Do this: Make an exact copy of the listing below.

---------- Task inputs

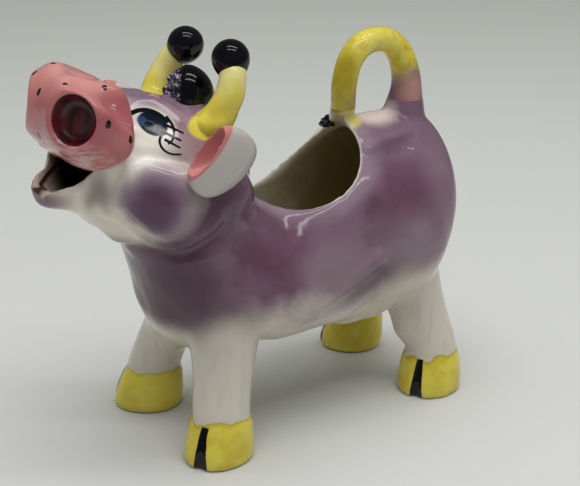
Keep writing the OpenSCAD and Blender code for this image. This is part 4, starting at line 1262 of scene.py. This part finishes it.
def makeStage(values):
    bm = bmesh.new()
    bmesh.ops.create_grid(bm, x_segments=1, y_segments=1, size=3.0)
    floor = toObject(bm, "floor", smooth=False)
    mat, tree, shader = newMaterial("floorPaper")
    coords = add(tree, "ShaderNodeTexCoord")
    away = vec2(tree, "DOT_PRODUCT", coords.outputs["Object"], (-0.825, 0.565, 0.0))
    # painted shade: the far floor is darker
    colour = mixColour(tree, ease(tree, away, 0.0, 0.75), values["floor"], values["far"])
    link(tree, colour, shader.inputs["Base Color"])
    shader.inputs["Roughness"].default_value = 0.55
    floor.data.materials.append(mat)


def areaLamp(name, spot, aim, size, power, colour=(1, 1, 1), turn=None):
    data = bpy.data.lights.new(name, "AREA")
    data.shape = "RECTANGLE"
    data.size, data.size_y = size
    data.energy = power
    data.color = colour
    lamp = bpy.data.objects.new(name, data)
    scene.collection.objects.link(lamp)
    lamp.location = Vector(spot)
    ahead = (Vector(aim) - Vector(spot)).normalized()
    lamp.rotation_mode = "QUATERNION"
    if turn is None:
        lamp.rotation_quaternion = ahead.to_track_quat("-Z", "Y")
    else:
        # the long side lies along the given direction
        side = Vector(turn).normalized()
        lamp.rotation_quaternion = Matrix((side, (-ahead).cross(side), -ahead)).transposed().to_quaternion()
    return lamp


def makeAir(values):
    world = bpy.data.worlds.new("studioAir")
    scene.world = world
    world.use_nodes = True
    tree = world.node_tree
    air = tree.nodes["Background"]
    air.inputs["Color"].default_value = values["air"]
    rays = add(tree, "ShaderNodeLightPath")
    mirrored = math2(tree, "MAXIMUM", rays.outputs["Is Glossy Ray"], rays.outputs["Is Transmission Ray"])
    dimmer = math2(tree, "MULTIPLY", mirrored, values["reflected"] - values["fill"])
    link(tree, math2(tree, "ADD", dimmer, values["fill"]), air.inputs["Strength"])


makeStage(studio)
# two ceiling tubes over the table and a broad soft panel that doesn't show in the glaze
tubes, panel = studio["tubes"], studio["panel"]
across = Vector((0.5645, 0.8254, 0))
towards = Vector((0.8254, -0.5645, 0))
for name, way in (("tubeNear", 0.5), ("tubeFar", -0.5)):
    spot = Vector(tubes["middle"]) + towards * way * tubes["gap"]
    areaLamp(name, spot, (spot.x, spot.y, 0), tubes["size"], tubes["power"], turn=across)
softPanel = areaLamp("panel", panel["middle"], (*panel["middle"][:2], 0), panel["size"], panel["power"], (1.0, 0.995, 0.98))
softPanel.visible_glossy = False
makeAir(studio)
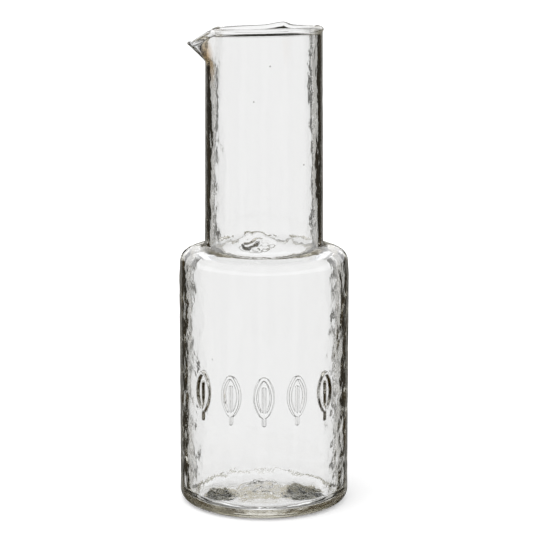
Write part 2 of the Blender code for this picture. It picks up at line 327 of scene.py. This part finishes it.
def neckRows(turn):
    # up the outside of the neck, over the bead, and down the inside
    pull = spoutShare(turn) ** 2
    halfHeight = rim["halfHeight"] + (spout["lip"] / 2 - rim["halfHeight"]) * pull
    proud = rim["proud"] * (1 - pull)
    middle = lipHeight(turn) - halfHeight
    bend = spout["rootBendShare"]
    foot, root = shoulder["top"], spout["root"]
    curlTop = foot + neckCurl["halfHeight"] + neckCurl["rise"]

    def radii(height):
        rise = max(0, (height - root) / (middle - root))
        bent = (math.hypot(rise, bend) - bend) / (math.hypot(1, bend) - bend)
        outer = neckRadius(height) + spout["reach"] * pull * bent
        return outer, outer - neck["wall"] - (spout["lip"] - neck["wall"]) * pull * rise

    outside, inside = radii(middle)
    halfWidth = (outside - inside) / 2 + proud
    start = -math.acos(1 - proud / halfWidth)
    beadFoot = middle + halfHeight * math.sin(start)
    low = np.linspace(foot, root, stepsBetween(foot, root, skin["outerStep"]) + 1)[1:]
    highSteps = stepsBetween(root, neck["crest"], skin["outerStep"])
    high = np.linspace(root, beadFoot, highSteps + 1)[1:-1]
    rows = [(radii(z)[0], z) for z in [*low, *high]]
    for across, up in arcPoints((0, 0), 1, start, math.pi - start, skin["beadRows"]):
        rows.append(((outside + inside) / 2 + halfWidth * across, middle + halfHeight * up))
    inner = np.linspace(root, curlTop, stepsBetween(curlTop, root, skin["innerStep"]) + 1)[1:]
    curlSteps = stepsBetween(foot, curlTop, skin["curveStep"])
    curl = np.linspace(curlTop, foot, curlSteps + 1)[1:-1]
    return rows + [(radii(z)[1], z) for z in [*high[::-1], root, *inner, *curl]]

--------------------

Completed exercise:
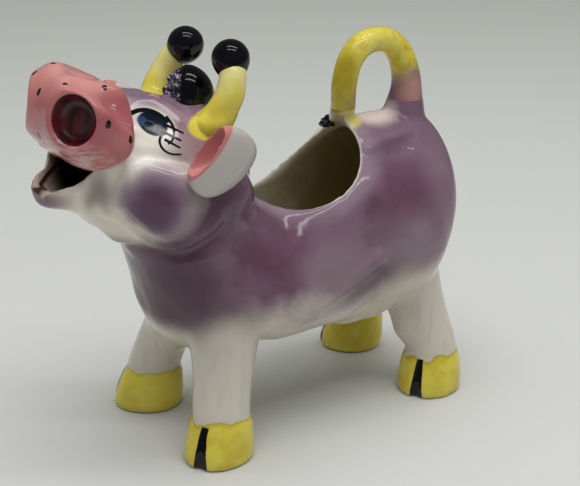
Keep writing the OpenSCAD and Blender code for this image. This is part 4, starting at line 1262 of scene.py. This part finishes it.
def makeStage(values):
    bm = bmesh.new()
    bmesh.ops.create_grid(bm, x_segments=1, y_segments=1, size=3.0)
    floor = toObject(bm, "floor", smooth=False)
    mat, tree, shader = newMaterial("floorPaper")
    coords = add(tree, "ShaderNodeTexCoord")
    away = vec2(tree, "DOT_PRODUCT", coords.outputs["Object"], (-0.825, 0.565, 0.0))
    # painted shade: the far floor is darker
    colour = mixColour(tree, ease(tree, away, 0.0, 0.75), values["floor"], values["far"])
    link(tree, colour, shader.inputs["Base Color"])
    shader.inputs["Roughness"].default_value = 0.55
    floor.data.materials.append(mat)


def areaLamp(name, spot, aim, size, power, colour=(1, 1, 1), turn=None):
    data = bpy.data.lights.new(name, "AREA")
    data.shape = "RECTANGLE"
    data.size, data.size_y = size
    data.energy = power
    data.color = colour
    lamp = bpy.data.objects.new(name, data)
    scene.collection.objects.link(lamp)
    lamp.location = Vector(spot)
    ahead = (Vector(aim) - Vector(spot)).normalized()
    lamp.rotation_mode = "QUATERNION"
    if turn is None:
        lamp.rotation_quaternion = ahead.to_track_quat("-Z", "Y")
    else:
        # the long side lies along the given direction
        side = Vector(turn).normalized()
        lamp.rotation_quaternion = Matrix((side, (-ahead).cross(side), -ahead)).transposed().to_quaternion()
    return lamp


def makeAir(values):
    world = bpy.data.worlds.new("studioAir")
    scene.world = world
    world.use_nodes = True
    tree = world.node_tree
    air = tree.nodes["Background"]
    air.inputs["Color"].default_value = values["air"]
    rays = add(tree, "ShaderNodeLightPath")
    mirrored = math2(tree, "MAXIMUM", rays.outputs["Is Glossy Ray"], rays.outputs["Is Transmission Ray"])
    dimmer = math2(tree, "MULTIPLY", mirrored, values["reflected"] - values["fill"])
    link(tree, math2(tree, "ADD", dimmer, values["fill"]), air.inputs["Strength"])


makeStage(studio)
# two ceiling tubes over the table and a broad soft panel that doesn't show in the glaze
tubes, panel = studio["tubes"], studio["panel"]
across = Vector((0.5645, 0.8254, 0))
towards = Vector((0.8254, -0.5645, 0))
for name, way in (("tubeNear", 0.5), ("tubeFar", -0.5)):
    spot = Vector(tubes["middle"]) + towards * way * tubes["gap"]
    areaLamp(name, spot, (spot.x, spot.y, 0), tubes["size"], tubes["power"], turn=across)
softPanel = areaLamp("panel", panel["middle"], (*panel["middle"][:2], 0), panel["size"], panel["power"], (1.0, 0.995, 0.98))
softPanel.visible_glossy = False
makeAir(studio)
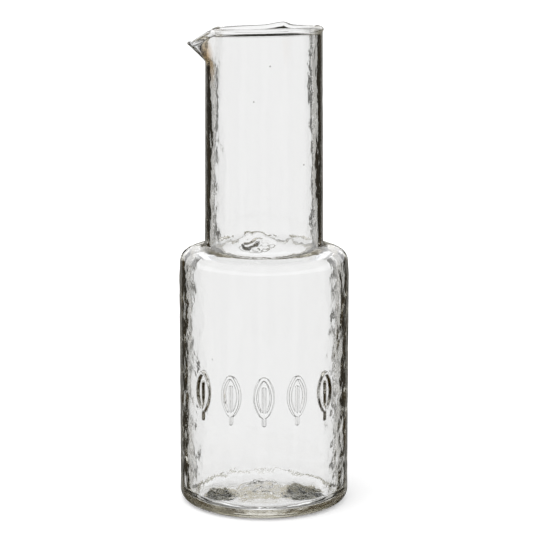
Write part 2 of the Blender code for this picture. It picks up at line 327 of scene.py. This part finishes it.
def neckRows(turn):
    # up the outside of the neck, over the bead, and down the inside
    pull = spoutShare(turn) ** 2
    halfHeight = rim["halfHeight"] + (spout["lip"] / 2 - rim["halfHeight"]) * pull
    proud = rim["proud"] * (1 - pull)
    middle = lipHeight(turn) - halfHeight
    bend = spout["rootBendShare"]
    foot, root = shoulder["top"], spout["root"]
    curlTop = foot + neckCurl["halfHeight"] + neckCurl["rise"]

    def radii(height):
        rise = max(0, (height - root) / (middle - root))
        bent = (math.hypot(rise, bend) - bend) / (math.hypot(1, bend) - bend)
        outer = neckRadius(height) + spout["reach"] * pull * bent
        return outer, outer - neck["wall"] - (spout["lip"] - neck["wall"]) * pull * rise

    outside, inside = radii(middle)
    halfWidth = (outside - inside) / 2 + proud
    start = -math.acos(1 - proud / halfWidth)
    beadFoot = middle + halfHeight * math.sin(start)
    low = np.linspace(foot, root, stepsBetween(foot, root, skin["outerStep"]) + 1)[1:]
    highSteps = stepsBetween(root, neck["crest"], skin["outerStep"])
    high = np.linspace(root, beadFoot, highSteps + 1)[1:-1]
    rows = [(radii(z)[0], z) for z in [*low, *high]]
    for across, up in arcPoints((0, 0), 1, start, math.pi - start, skin["beadRows"]):
        rows.append(((outside + inside) / 2 + halfWidth * across, middle + halfHeight * up))
    inner = np.linspace(root, curlTop, stepsBetween(curlTop, root, skin["innerStep"]) + 1)[1:]
    curlSteps = stepsBetween(foot, curlTop, skin["curveStep"])
    curl = np.linspace(curlTop, foot, curlSteps + 1)[1:-1]
    return rows + [(radii(z)[1], z) for z in [*high[::-1], root, *inner, *curl]]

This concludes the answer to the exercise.